Let’s say we want to implement e-commerce website handling, where numerous operations occur simultaneously. Database isolation plays a crucial role in maintaining consistency. Here’s how isolation controls various aspects to ensure data integrity:

• Isolation levels determine the duration of read locks, balancing concurrency and consistency. Example: Holding a read lock for a short duration to allow multiple customers to view product information simultaneously.
• Isolation controls whether locks are taken when reading data and the type of locks requested, preventing conflicts. Example: Acquiring a lock when a customer wants to purchase a limited-stock item to avoid overselling.
• Isolation determines whether a read operation referencing modified data blocks until the exclusive lock is released or retrieves the committed version. Example: Blocking a read operation until a transaction updating the product price completes to ensure accurate pricing information.
• High isolation levels, like serializable, provide strong consistency by isolating transactions completely. Example: Ensuring that concurrent customers purchasing the same item see consistent inventory availability.
• Lower isolation levels, such as read committed or read uncommitted, prioritize concurrency but may allow reading uncommitted or inconsistent data. Example: Allowing customers to view product details even if another customer is in the process of updating them.
• Selecting the appropriate isolation level balances data integrity and concurrency based on specific requirements. Example: Choosing a higher isolation level for critical operations like processing payments and a lower level for less critical actions like viewing product descriptions.
• Database isolation ensures that concurrent operations, such as purchasing, price changes, and product deliveries, are handled consistently and accurately in a large e-commerce system.

Problems without proper isolation

Without proper isolation, conflicts and data inconsistencies can occur. Let’s explore these scenarios, we will be using an account table to illustrate scenarios.

account table

1. Dirty Read: A dirty read occurs when one transaction reads data that has been modified by another transaction but has not been committed yet.

Dirty Read

Here T2 reads the value of a, while T1 is still updating it. If T2 uses this uncommitted data for further processing, it may lead to incorrect calculations or decisions.

To demonstrate dirty reads, we need to set the isolation level to READ UNCOMMITTED.

Dirty Read

Here I have not committed T1(updating the value of balance to 100), still, T2 is able to read uncommitted data.

2. Non-Repeatable Reads: A transaction reads the same data multiple times within its duration and obtains different results each time. This inconsistency arises due to other concurrent transactions modifying and committing the data between the reads.

Non-Repeatable Read

Here T1 reads the value of a, while T2 is still updating it and after T2 commits its changes ,T1 reads the updated value of a in the same transaction.

To demonstrate non-repeatable reads, you can use the “Read Committed” isolation level. However, it prevents dirty reads.

Non-repeatable reads

The “Read Committed” isolation level allows each read to see only the committed data at the time of reading. If data is modified or deleted and committed between the reads within the same transaction, non-repeatable reads can occur.

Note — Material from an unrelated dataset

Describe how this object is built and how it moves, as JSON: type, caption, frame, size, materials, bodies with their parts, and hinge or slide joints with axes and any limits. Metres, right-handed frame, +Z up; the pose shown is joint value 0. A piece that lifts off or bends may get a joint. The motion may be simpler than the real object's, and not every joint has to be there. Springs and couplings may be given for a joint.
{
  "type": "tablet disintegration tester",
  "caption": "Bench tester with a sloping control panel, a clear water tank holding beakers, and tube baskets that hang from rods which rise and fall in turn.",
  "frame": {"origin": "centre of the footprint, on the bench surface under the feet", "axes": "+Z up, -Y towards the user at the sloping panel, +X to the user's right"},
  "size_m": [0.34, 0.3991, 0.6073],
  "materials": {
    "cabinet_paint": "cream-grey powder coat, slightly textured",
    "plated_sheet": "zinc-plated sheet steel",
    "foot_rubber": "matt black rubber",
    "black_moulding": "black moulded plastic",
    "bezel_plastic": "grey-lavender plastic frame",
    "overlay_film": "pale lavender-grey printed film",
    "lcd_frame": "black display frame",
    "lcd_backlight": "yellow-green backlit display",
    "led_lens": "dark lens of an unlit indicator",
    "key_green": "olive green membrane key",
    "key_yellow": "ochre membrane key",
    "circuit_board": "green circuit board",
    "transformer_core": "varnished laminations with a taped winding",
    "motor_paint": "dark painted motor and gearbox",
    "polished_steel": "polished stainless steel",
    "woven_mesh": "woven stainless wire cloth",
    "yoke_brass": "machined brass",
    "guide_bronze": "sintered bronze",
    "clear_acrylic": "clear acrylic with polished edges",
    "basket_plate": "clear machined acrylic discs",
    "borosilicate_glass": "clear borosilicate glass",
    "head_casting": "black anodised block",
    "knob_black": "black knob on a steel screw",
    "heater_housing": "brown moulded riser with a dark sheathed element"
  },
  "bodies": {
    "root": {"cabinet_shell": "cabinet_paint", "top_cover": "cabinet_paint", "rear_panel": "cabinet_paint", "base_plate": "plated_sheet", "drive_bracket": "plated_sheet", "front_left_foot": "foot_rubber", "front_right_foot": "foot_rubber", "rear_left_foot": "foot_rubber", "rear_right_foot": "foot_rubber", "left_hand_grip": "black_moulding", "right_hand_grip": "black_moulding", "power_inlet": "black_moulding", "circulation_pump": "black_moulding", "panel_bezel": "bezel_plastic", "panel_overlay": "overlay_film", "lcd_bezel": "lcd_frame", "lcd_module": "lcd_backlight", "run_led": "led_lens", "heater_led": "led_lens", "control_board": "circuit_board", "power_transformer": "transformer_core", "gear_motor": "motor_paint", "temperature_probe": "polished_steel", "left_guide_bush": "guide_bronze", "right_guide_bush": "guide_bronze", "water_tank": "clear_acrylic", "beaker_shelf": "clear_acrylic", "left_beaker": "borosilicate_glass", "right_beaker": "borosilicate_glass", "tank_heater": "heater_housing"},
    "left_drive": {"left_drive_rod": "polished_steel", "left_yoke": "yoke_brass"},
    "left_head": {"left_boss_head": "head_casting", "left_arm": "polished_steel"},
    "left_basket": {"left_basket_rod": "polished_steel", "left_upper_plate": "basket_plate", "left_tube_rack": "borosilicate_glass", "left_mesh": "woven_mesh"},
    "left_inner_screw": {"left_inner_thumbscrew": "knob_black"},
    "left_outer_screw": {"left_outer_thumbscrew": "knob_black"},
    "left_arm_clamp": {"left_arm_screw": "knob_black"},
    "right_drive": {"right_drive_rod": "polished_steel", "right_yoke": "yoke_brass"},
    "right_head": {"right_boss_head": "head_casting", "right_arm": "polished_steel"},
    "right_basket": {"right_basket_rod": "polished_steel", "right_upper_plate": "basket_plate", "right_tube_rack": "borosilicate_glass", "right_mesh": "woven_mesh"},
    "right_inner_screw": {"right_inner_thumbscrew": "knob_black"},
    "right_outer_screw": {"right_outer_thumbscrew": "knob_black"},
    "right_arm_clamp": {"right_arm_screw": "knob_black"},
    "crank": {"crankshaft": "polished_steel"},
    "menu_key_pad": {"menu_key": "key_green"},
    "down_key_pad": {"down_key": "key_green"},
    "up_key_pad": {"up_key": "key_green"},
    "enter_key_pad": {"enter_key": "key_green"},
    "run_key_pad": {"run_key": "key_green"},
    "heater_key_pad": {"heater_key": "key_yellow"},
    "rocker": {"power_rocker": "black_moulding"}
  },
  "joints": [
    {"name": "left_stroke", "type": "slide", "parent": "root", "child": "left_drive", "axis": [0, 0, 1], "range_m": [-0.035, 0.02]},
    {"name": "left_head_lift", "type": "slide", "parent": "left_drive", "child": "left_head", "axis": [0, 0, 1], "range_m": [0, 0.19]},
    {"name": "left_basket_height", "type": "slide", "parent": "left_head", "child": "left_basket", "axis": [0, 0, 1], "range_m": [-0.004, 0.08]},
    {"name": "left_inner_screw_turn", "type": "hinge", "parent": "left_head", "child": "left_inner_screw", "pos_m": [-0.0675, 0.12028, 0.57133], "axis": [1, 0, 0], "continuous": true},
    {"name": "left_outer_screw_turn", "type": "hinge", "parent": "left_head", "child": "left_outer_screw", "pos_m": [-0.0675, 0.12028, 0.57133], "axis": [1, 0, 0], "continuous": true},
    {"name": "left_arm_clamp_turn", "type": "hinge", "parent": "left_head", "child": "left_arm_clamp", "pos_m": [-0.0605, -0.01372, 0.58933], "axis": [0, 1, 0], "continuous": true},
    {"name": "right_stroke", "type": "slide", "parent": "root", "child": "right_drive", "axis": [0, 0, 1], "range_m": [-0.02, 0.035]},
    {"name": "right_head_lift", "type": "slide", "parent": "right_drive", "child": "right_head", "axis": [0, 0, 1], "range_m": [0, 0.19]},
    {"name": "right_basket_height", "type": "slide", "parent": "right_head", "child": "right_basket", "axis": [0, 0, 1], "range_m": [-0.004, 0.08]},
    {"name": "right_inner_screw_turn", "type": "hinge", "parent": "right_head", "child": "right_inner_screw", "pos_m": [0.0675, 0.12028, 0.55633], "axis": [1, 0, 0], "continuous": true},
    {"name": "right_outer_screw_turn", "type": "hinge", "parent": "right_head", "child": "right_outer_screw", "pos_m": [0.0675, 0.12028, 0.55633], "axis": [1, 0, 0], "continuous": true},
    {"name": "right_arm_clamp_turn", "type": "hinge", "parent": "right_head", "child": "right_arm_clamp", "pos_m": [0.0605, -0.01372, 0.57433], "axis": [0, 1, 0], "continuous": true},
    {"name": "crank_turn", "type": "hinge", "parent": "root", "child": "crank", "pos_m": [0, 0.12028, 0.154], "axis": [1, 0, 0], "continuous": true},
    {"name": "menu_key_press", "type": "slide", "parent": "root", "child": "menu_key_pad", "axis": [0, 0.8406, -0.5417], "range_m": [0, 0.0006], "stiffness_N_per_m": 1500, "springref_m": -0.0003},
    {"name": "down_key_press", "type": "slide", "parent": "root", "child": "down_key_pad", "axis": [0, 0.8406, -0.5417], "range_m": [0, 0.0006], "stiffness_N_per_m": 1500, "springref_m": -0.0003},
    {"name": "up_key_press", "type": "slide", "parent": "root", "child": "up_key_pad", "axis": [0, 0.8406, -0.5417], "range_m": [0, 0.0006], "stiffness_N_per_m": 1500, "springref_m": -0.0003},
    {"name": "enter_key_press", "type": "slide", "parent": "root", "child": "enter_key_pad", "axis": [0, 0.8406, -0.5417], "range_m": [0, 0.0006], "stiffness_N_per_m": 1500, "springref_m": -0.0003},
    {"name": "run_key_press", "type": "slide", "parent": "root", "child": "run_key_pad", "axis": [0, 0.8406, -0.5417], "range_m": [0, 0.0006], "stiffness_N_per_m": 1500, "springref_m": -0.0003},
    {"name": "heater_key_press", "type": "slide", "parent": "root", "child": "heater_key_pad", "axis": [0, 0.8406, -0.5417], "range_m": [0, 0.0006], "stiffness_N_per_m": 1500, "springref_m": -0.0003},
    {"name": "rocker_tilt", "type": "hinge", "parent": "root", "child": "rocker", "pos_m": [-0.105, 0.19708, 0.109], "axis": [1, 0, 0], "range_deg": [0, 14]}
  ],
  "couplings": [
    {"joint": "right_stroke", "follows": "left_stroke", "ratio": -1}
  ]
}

3. Phantom Reads: Phantom reads happen when a transaction retrieves a set of rows based on a certain condition, but another concurrent transaction inserts or deletes rows that meet the same condition. As a result, the set of rows appears to change “phantomly.”

Phantom Read

Here T1 fetches the rows of tableA, while T2 is still updating it and after T2 commits its changes ,T1 fetches the rows of tableA in same transaction and number of rows are different for same query.

Phantom Reads

In above example, output1 != output2 for the same query in same transaction.

Database isolation level

To prevent all above scenarios, we need to define degree of isolation at database level. They determine how transactions interact with each other and the level of data consistency and integrity guaranteed by the system. Here are the commonly used database isolation levels:

1. Read Uncommitted: We have already discussed it while discussing Dirty read. Please refer dirty read section to know more. This is the lowest level of isolation, and does almost nothing.

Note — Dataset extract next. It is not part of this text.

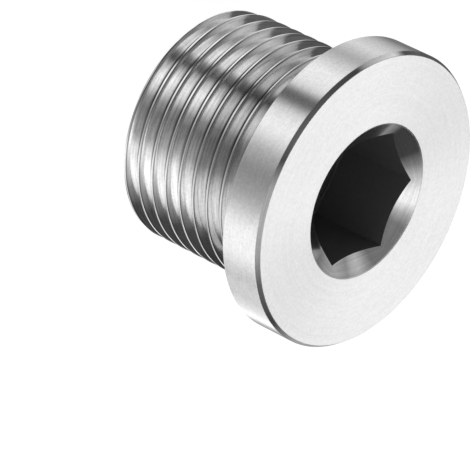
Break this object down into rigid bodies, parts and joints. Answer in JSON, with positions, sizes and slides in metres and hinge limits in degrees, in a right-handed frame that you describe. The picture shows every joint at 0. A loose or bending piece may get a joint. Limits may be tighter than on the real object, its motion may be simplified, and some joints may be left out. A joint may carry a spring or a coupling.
{
  "type": "hex socket plug",
  "caption": "Steel screw plug with a round collar over a fine external thread, and a countersunk hexagon socket in its head for a key.",
  "frame": {"origin": "centre of the flat sealing face under the collar", "axes": "+Z along the plug's axis, out of the head; +X through a corner of the hexagon socket"},
  "size_m": [0.025, 0.025, 0.0175],
  "materials": {
    "steel": "bright turned steel, satin on the head face, with fine tool marks round the collar and thread"
  },
  "bodies": {
    "root": {"plug": "steel"}
  },
  "joints": []
}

• Allows transactions to read uncommitted and potentially inconsistent data modified by other concurrent transactions.
• Does not enforce any locks, allowing for high concurrency but risking dirty reads, non-repeatable reads, and phantom reads.

Read Uncommited

2. Read Committed: We have already discussed it while discussing Non-Repeatable Reads and Phantom read. Please refer that section to know more.

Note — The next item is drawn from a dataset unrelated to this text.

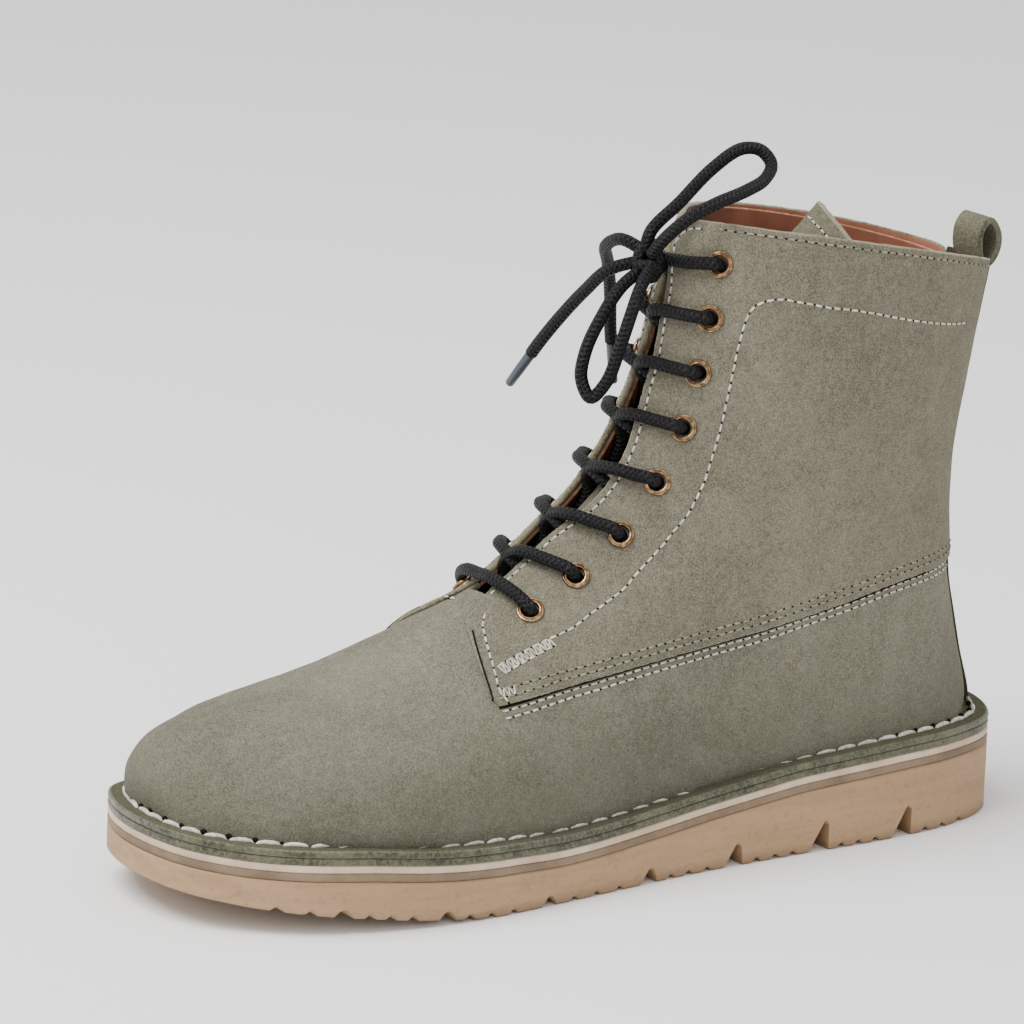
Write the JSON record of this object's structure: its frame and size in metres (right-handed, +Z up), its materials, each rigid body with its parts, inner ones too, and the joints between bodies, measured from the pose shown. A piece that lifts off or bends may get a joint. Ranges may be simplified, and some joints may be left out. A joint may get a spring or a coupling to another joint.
{
  "type": "suede ankle boot",
  "caption": "Hollow lace-up suede ankle boot for the left foot, with eyelets, laces tied in a bow, a tongue, a stitched-down welt and a layered wedge sole.",
  "frame": {"origin": "middle of the sole's outline on the floor plane that the heel and the ball rest on", "axes": "+Z up, toe towards -Y, heel towards +Y, outer (lateral) side of the left boot towards +X"},
  "size_m": [0.1042, 0.3, 0.2161],
  "materials": {
    "suede": "napped suede",
    "lining": "smooth lining leather",
    "cream_rubber": "matte",
    "brown_rubber": "matte",
    "crepe_sole": "matte crepe",
    "brass": "antique",
    "lace": "waxed cord",
    "aglet": "gloss"
  },
  "bodies": {
    "root": {"outsole": "crepe_sole", "midsole": "brown_rubber", "runner": "cream_rubber", "welt": "suede", "upper": "suede", "insole": "lining", "tongue": "suede", "backstay": "suede", "pull_loop": "suede", "eyelet_lateral_1": "brass", "eyelet_lateral_2": "brass", "eyelet_lateral_3": "brass", "eyelet_lateral_4": "brass", "eyelet_lateral_5": "brass", "eyelet_lateral_6": "brass", "eyelet_lateral_7": "brass", "eyelet_lateral_8": "brass", "eyelet_medial_1": "brass", "eyelet_medial_2": "brass", "eyelet_medial_3": "brass", "eyelet_medial_4": "brass", "eyelet_medial_5": "brass", "eyelet_medial_6": "brass", "eyelet_medial_7": "brass", "eyelet_medial_8": "brass", "lace_crossing_1": "lace", "lace_crossing_2": "lace", "lace_crossing_3": "lace", "lace_crossing_4": "lace", "lace_crossing_5": "lace", "lace_crossing_6": "lace", "lace_crossing_7": "lace", "lace_bar": "lace", "lace_knot": "lace", "lace_loop_upper": "lace", "lace_loop_lower": "lace", "lace_end_medial": "lace", "lace_end_hidden": "lace", "aglet_medial": "aglet", "aglet_hidden": "aglet"}
  },
  "joints": []
}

• Ensures that transactions only read committed data, preventing dirty reads.
• Acquires read locks on accessed data, preventing dirty reads but allowing non-repeatable reads and phantom reads.

Read committed

3. Repeatable Read: The most popular isolation level is REPEATABLE_READ,

• Makes sure that any transaction that reads data from a row, blocks any other concurrent writing transactions from accessing the same row.
• Acquires locks on accessed data, preventing dirty reads and non-repeatable reads but allowing phantom reads.

Repeatable Read

Repeatable read

Here output1 and output2 for the same query in same transaction fetches different number of rows.

4. Serializable:

• Provides the highest level of isolation by ensuring that transactions execute as if they were serialized, one after the other.
• Acquires range locks or table-level locks, preventing dirty reads, non-repeatable reads, and phantom reads, but may result in decreased concurrency.

Serializable

Choice of transaction isolation level

Here are the key points to consider when choosing a transaction isolation level:

• Data Consistency: Higher isolation levels like REPEATABLE READ or SERIALIZABLE provide stronger consistency guarantees by preventing concurrency anomalies.
• Concurrency: Lower isolation levels like READ COMMITTED or READ UNCOMMITTED allow for higher concurrency but may introduce potential anomalies like dirty reads, non-repeatable reads, or phantom reads.
• Application Requirements: Consider the specific data integrity needs and critical operations of your application to determine the appropriate isolation level.
• Performance: Higher isolation levels may impact performance due to increased locks and reduced concurrency. Evaluate the performance implications for your specific use case.